Write the material out again, line by line, exactly as it is.
----
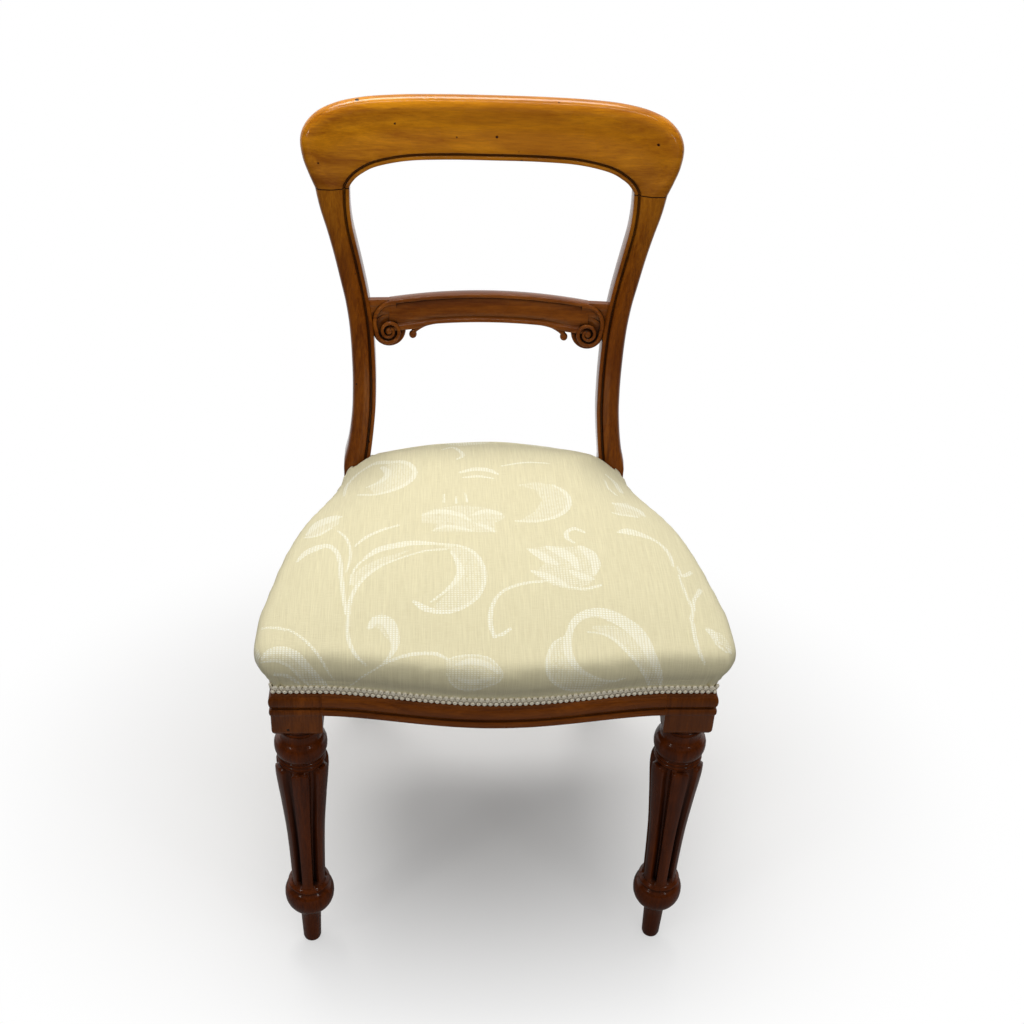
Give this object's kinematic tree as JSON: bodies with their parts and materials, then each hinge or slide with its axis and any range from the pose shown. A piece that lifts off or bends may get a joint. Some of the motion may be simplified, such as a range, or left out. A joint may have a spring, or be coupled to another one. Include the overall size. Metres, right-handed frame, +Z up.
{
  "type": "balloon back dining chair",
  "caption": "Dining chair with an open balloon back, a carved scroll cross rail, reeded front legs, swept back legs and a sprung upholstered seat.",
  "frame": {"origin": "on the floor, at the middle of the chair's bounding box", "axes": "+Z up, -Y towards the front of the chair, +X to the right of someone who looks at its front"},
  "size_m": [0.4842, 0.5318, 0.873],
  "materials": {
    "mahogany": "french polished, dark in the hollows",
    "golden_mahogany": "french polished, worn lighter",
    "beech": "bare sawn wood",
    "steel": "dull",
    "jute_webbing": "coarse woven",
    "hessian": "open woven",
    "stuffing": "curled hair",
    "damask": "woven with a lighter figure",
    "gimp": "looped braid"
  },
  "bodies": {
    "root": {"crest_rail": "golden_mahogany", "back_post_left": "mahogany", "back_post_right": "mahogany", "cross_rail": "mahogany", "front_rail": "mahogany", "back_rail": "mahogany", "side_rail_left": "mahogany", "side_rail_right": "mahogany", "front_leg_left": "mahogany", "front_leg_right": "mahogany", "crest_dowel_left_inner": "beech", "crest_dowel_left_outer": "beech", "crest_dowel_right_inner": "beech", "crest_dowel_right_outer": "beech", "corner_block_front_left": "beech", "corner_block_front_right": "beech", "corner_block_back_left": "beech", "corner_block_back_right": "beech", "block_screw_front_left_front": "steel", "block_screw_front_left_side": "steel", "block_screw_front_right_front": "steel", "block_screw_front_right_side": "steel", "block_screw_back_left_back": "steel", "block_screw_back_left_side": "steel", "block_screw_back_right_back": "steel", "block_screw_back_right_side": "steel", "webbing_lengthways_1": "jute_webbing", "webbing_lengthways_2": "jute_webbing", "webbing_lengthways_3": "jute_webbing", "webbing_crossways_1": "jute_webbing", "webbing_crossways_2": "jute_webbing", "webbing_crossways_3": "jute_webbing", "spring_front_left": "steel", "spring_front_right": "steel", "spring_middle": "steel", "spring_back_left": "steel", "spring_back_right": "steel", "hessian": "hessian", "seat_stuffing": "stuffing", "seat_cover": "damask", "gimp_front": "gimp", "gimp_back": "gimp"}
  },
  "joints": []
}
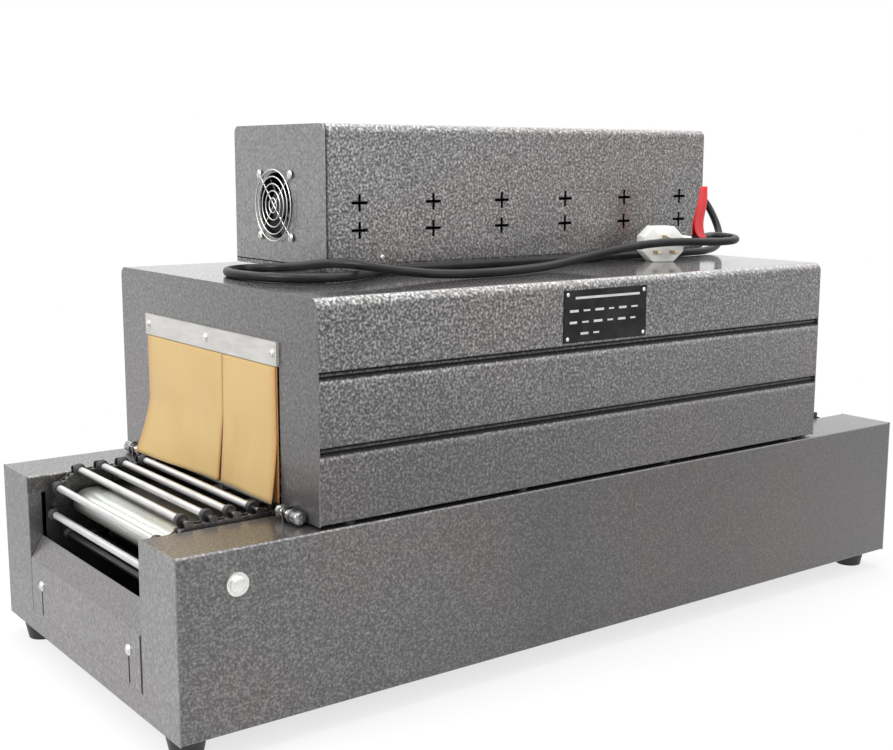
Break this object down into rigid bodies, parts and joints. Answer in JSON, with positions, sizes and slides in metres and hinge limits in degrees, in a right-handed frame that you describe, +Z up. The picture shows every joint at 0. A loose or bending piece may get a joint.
----
> _Problem solution_
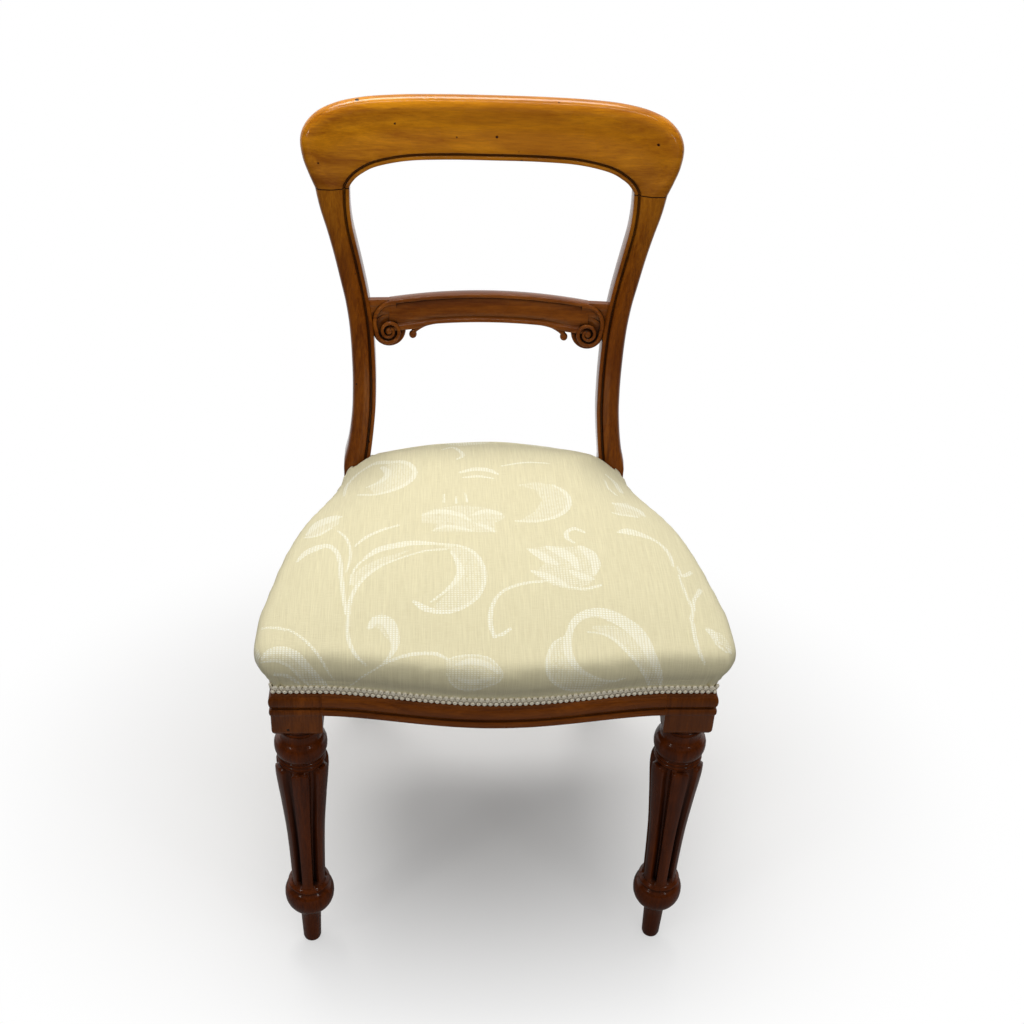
Give this object's kinematic tree as JSON: bodies with their parts and materials, then each hinge or slide with its axis and any range from the pose shown. A piece that lifts off or bends may get a joint. Some of the motion may be simplified, such as a range, or left out. A joint may have a spring, or be coupled to another one. Include the overall size. Metres, right-handed frame, +Z up.
{
  "type": "balloon back dining chair",
  "caption": "Dining chair with an open balloon back, a carved scroll cross rail, reeded front legs, swept back legs and a sprung upholstered seat.",
  "frame": {"origin": "on the floor, at the middle of the chair's bounding box", "axes": "+Z up, -Y towards the front of the chair, +X to the right of someone who looks at its front"},
  "size_m": [0.4842, 0.5318, 0.873],
  "materials": {
    "mahogany": "french polished, dark in the hollows",
    "golden_mahogany": "french polished, worn lighter",
    "beech": "bare sawn wood",
    "steel": "dull",
    "jute_webbing": "coarse woven",
    "hessian": "open woven",
    "stuffing": "curled hair",
    "damask": "woven with a lighter figure",
    "gimp": "looped braid"
  },
  "bodies": {
    "root": {"crest_rail": "golden_mahogany", "back_post_left": "mahogany", "back_post_right": "mahogany", "cross_rail": "mahogany", "front_rail": "mahogany", "back_rail": "mahogany", "side_rail_left": "mahogany", "side_rail_right": "mahogany", "front_leg_left": "mahogany", "front_leg_right": "mahogany", "crest_dowel_left_inner": "beech", "crest_dowel_left_outer": "beech", "crest_dowel_right_inner": "beech", "crest_dowel_right_outer": "beech", "corner_block_front_left": "beech", "corner_block_front_right": "beech", "corner_block_back_left": "beech", "corner_block_back_right": "beech", "block_screw_front_left_front": "steel", "block_screw_front_left_side": "steel", "block_screw_front_right_front": "steel", "block_screw_front_right_side": "steel", "block_screw_back_left_back": "steel", "block_screw_back_left_side": "steel", "block_screw_back_right_back": "steel", "block_screw_back_right_side": "steel", "webbing_lengthways_1": "jute_webbing", "webbing_lengthways_2": "jute_webbing", "webbing_lengthways_3": "jute_webbing", "webbing_crossways_1": "jute_webbing", "webbing_crossways_2": "jute_webbing", "webbing_crossways_3": "jute_webbing", "spring_front_left": "steel", "spring_front_right": "steel", "spring_middle": "steel", "spring_back_left": "steel", "spring_back_right": "steel", "hessian": "hessian", "seat_stuffing": "stuffing", "seat_cover": "damask", "gimp_front": "gimp", "gimp_back": "gimp"}
  },
  "joints": []
}
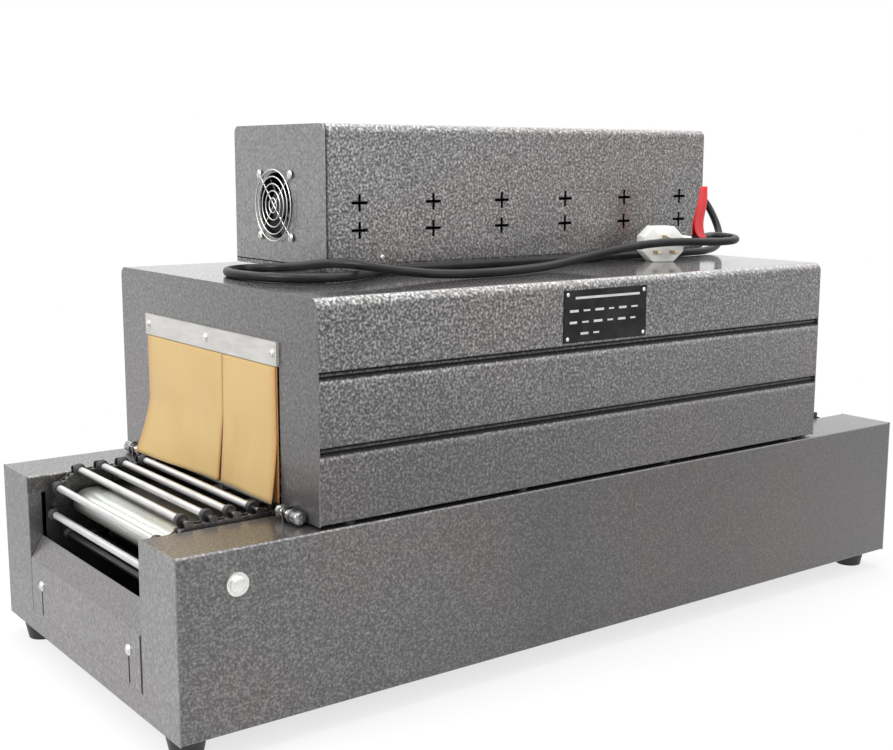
Break this object down into rigid bodies, parts and joints. Answer in JSON, with positions, sizes and slides in metres and hinge limits in degrees, in a right-handed frame that you describe, +Z up. The picture shows every joint at 0. A loose or bending piece may get a joint.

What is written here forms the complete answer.